Tokutek’s interesting indexing strategy
The general Tokutek strategy has always been:
- Write indexes efficiently, which …
- … makes it reasonable to have more indexes, which …
- … lets more queries run fast.
But the details of “writes indexes efficiently” have been hard to nail down. For example, my post about Tokutek indexing last January, while not really mistaken, is drastically incomplete.
Adding further confusion is that Tokutek now has two product lines:
- TokuDB, a MySQL storage engine.
- TokuMX, in which the parts of MongoDB 2.2 that roughly equate to a storage engine are ripped out and replaced with Tokutek code.
TokuMX further adds language support for transactions and a rewrite of MongoDB’s replication code.

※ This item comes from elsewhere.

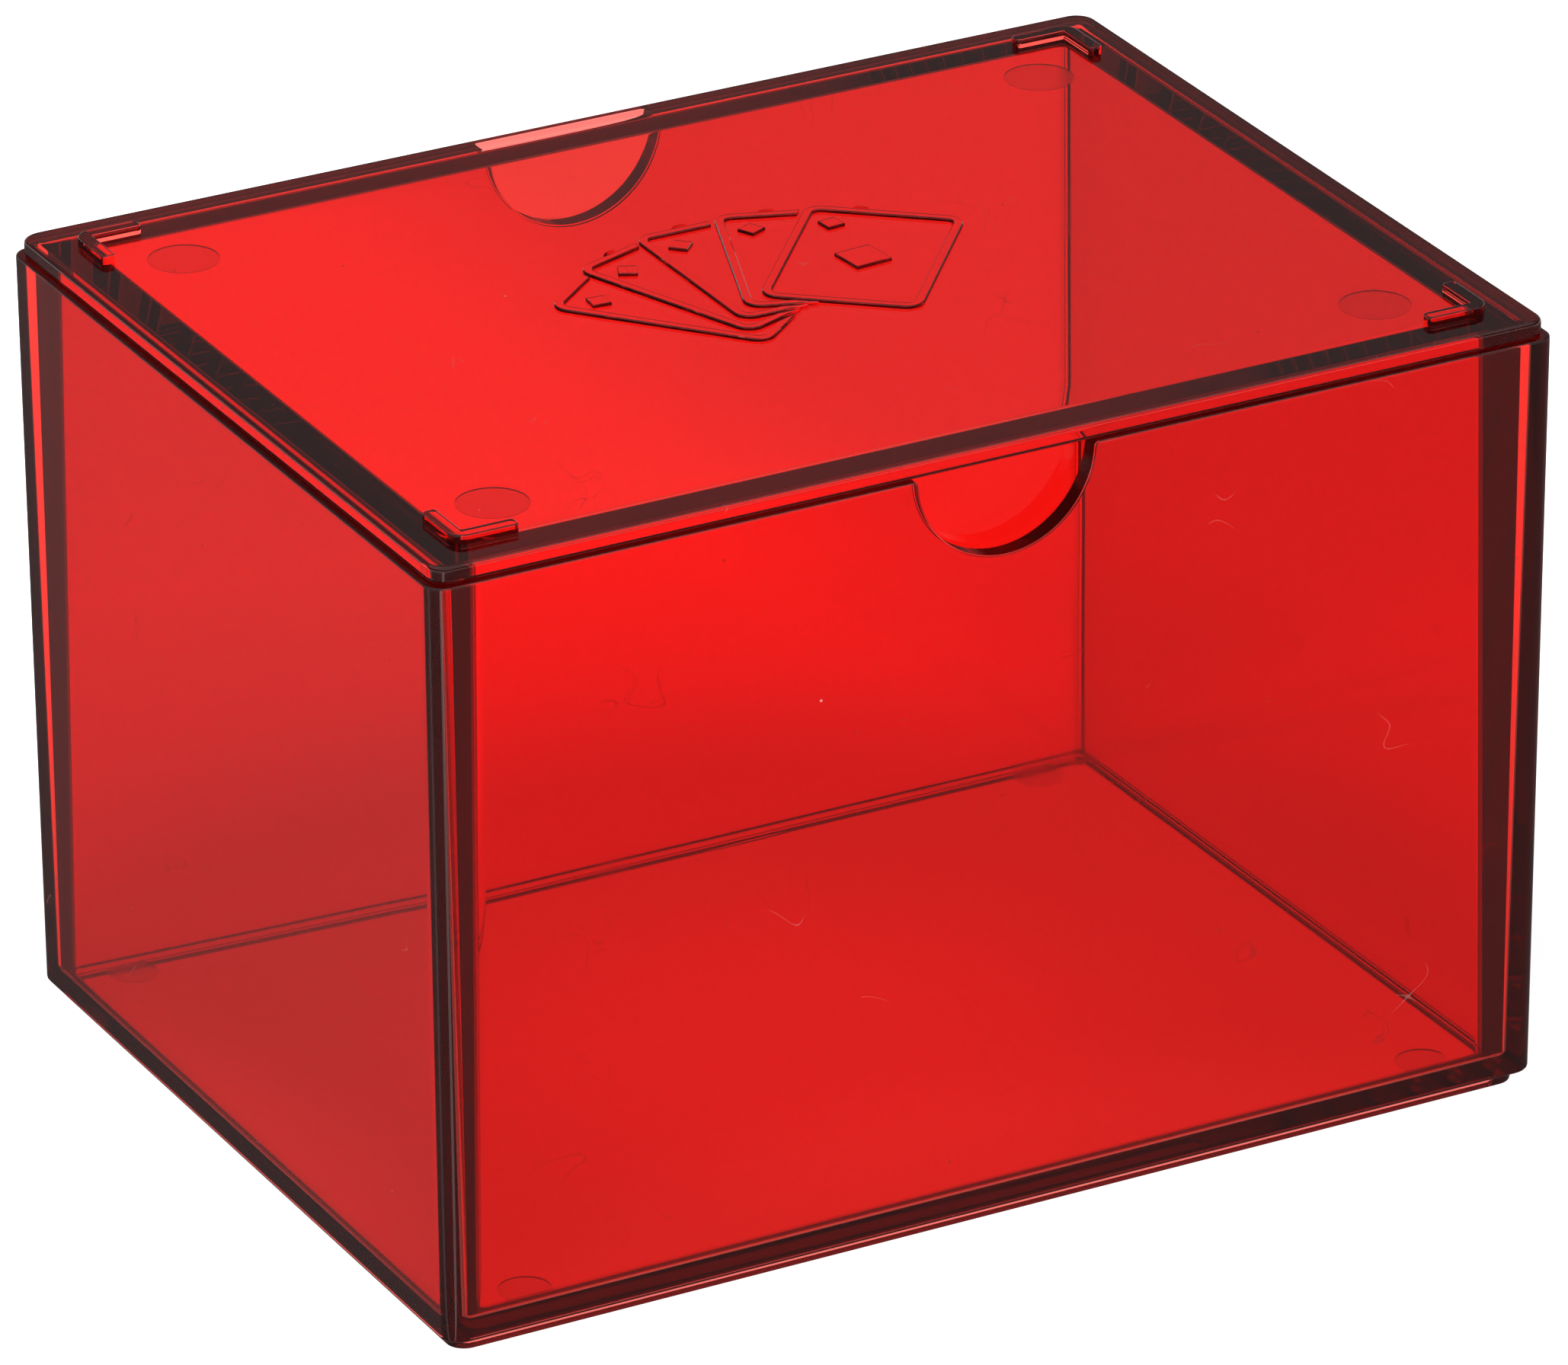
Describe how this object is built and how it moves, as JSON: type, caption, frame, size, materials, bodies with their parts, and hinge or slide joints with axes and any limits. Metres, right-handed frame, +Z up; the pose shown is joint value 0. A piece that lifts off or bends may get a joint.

So let’s try again. I had a couple of conversations with Martin Farach-Colton, who:
- Is a Tokutek co-founder.
- Stayed in academia.
- Is a data structures guy, not a database expert per se.
The core ideas of Tokutek’s architecture start:
- There’s a tree of what serve as indexes, much as in a B-tree. The ultimate leaf nodes store actual data.
- Operations to alter the database — update, insert, schema change, etc. — sends messages to buffers at the appropriate nodes.
- The messages are resolved when buffers are flushed.
- The buffers are flushed just-in-time.
- The buffers of messages are themselves indexed. (Otherwise, determining which buffers contain information relevant to a particular query might require slow and tedious scans.)
A central concept is the interplay between the buffers and the write load.
- Except when buffers are flushed, writes go just to the buffers, and presumably are append-only.
- Buffers are flushed rarely — on average when they’re almost 25% full.
Early on Tokutek made the natural choice to flush buffers when they were touched by a query, but now buffers are just flushed when the total buffer pool runs out of space, fullest buffer first.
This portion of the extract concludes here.